## [To be done]
Exactly repeat the lines starting at the one that holds "for (const [side, name]" and ending at the one that holds "points = [vertex.co". Both end lines count; leave out everything else.

--- START ---

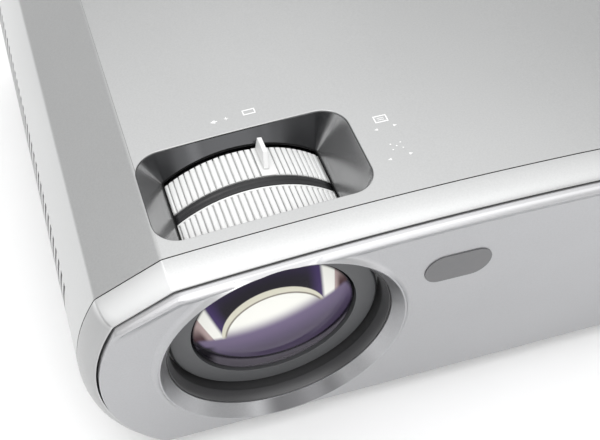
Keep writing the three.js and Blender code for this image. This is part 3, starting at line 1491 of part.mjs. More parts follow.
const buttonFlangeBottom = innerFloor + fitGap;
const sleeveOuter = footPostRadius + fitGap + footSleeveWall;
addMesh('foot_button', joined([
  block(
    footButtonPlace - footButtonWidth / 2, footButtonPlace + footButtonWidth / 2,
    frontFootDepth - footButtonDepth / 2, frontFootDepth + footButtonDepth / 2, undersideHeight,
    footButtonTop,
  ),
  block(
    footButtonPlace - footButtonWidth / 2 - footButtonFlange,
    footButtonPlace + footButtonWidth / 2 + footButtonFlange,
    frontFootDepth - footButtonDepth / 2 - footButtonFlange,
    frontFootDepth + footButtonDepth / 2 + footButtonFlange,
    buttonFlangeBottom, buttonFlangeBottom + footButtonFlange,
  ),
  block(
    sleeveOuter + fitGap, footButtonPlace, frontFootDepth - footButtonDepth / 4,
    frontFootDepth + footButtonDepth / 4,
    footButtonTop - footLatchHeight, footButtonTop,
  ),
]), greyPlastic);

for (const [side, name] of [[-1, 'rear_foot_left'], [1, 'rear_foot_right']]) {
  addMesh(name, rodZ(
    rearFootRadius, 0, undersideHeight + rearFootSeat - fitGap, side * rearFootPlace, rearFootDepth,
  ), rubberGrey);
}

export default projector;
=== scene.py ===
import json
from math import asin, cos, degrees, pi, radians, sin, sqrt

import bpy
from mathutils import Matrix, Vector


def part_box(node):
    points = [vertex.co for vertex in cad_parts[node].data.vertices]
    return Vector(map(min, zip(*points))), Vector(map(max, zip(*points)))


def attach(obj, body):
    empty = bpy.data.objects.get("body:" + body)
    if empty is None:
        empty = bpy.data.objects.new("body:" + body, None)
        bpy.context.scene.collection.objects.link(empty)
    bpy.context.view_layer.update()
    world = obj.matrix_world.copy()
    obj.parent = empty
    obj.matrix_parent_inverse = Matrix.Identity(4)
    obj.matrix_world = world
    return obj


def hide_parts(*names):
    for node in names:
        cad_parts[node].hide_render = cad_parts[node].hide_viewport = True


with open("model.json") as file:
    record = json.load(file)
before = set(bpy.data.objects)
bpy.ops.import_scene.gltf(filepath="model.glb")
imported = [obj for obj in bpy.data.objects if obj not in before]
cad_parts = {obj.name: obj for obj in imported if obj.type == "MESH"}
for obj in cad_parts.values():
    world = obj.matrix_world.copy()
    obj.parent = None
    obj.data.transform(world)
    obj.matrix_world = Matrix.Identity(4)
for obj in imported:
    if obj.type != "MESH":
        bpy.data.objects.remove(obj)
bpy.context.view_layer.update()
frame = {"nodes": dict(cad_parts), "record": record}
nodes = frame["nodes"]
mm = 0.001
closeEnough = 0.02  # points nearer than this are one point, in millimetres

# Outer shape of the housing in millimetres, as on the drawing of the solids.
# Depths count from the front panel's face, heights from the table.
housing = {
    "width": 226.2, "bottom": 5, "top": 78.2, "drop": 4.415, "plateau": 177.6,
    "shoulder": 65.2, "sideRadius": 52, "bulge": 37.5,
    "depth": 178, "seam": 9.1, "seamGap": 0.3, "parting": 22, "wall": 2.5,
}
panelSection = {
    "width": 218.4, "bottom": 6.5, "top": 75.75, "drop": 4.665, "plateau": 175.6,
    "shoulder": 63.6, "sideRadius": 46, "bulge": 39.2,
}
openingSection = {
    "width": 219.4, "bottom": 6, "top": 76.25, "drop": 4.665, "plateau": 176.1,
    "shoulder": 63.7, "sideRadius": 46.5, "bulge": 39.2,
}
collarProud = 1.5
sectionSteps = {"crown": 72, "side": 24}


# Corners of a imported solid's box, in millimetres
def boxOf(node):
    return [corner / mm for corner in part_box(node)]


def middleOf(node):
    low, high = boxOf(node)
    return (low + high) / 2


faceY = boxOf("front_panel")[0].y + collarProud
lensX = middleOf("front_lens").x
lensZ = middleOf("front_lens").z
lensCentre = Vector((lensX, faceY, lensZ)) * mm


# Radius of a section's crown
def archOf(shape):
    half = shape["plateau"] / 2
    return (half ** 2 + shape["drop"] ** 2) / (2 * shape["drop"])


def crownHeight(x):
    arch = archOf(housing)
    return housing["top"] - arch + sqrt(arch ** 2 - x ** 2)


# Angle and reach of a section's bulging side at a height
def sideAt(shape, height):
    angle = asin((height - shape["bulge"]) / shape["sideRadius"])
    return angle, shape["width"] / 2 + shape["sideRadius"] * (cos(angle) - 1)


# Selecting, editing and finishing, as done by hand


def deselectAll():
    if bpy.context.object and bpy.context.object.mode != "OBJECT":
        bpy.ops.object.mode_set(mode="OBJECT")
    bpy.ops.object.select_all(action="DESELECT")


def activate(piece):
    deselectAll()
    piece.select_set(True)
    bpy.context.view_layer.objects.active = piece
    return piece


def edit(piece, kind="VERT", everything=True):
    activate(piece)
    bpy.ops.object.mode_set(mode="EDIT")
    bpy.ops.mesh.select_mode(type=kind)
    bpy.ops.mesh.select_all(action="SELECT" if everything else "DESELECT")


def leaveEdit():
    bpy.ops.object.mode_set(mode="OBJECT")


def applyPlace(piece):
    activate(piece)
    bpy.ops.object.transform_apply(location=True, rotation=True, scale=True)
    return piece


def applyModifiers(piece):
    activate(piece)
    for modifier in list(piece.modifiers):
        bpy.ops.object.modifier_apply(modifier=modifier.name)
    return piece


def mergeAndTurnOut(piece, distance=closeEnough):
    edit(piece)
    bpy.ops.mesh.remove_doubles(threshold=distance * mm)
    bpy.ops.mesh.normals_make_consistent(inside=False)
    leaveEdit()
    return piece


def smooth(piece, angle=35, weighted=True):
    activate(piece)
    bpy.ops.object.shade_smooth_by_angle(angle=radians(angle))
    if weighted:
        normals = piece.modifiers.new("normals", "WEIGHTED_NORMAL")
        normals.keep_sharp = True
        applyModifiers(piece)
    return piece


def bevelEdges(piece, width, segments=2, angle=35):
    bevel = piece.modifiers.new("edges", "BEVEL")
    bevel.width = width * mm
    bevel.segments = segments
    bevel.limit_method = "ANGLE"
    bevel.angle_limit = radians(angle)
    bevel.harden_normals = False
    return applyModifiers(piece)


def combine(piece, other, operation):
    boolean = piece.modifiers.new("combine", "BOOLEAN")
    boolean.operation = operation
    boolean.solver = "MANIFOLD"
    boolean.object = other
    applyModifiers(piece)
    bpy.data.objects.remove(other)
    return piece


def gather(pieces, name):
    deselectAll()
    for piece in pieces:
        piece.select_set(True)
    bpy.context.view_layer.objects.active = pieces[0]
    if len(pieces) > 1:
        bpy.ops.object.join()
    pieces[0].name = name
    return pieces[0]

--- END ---

## [Finished answer]
for (const [side, name] of [[-1, 'rear_foot_left'], [1, 'rear_foot_right']]) {
  addMesh(name, rodZ(
    rearFootRadius, 0, undersideHeight + rearFootSeat - fitGap, side * rearFootPlace, rearFootDepth,
  ), rubberGrey);
}

export default projector;
=== scene.py ===
import json
from math import asin, cos, degrees, pi, radians, sin, sqrt

import bpy
from mathutils import Matrix, Vector


def part_box(node):
    points = [vertex.co for vertex in cad_parts[node].data.vertices]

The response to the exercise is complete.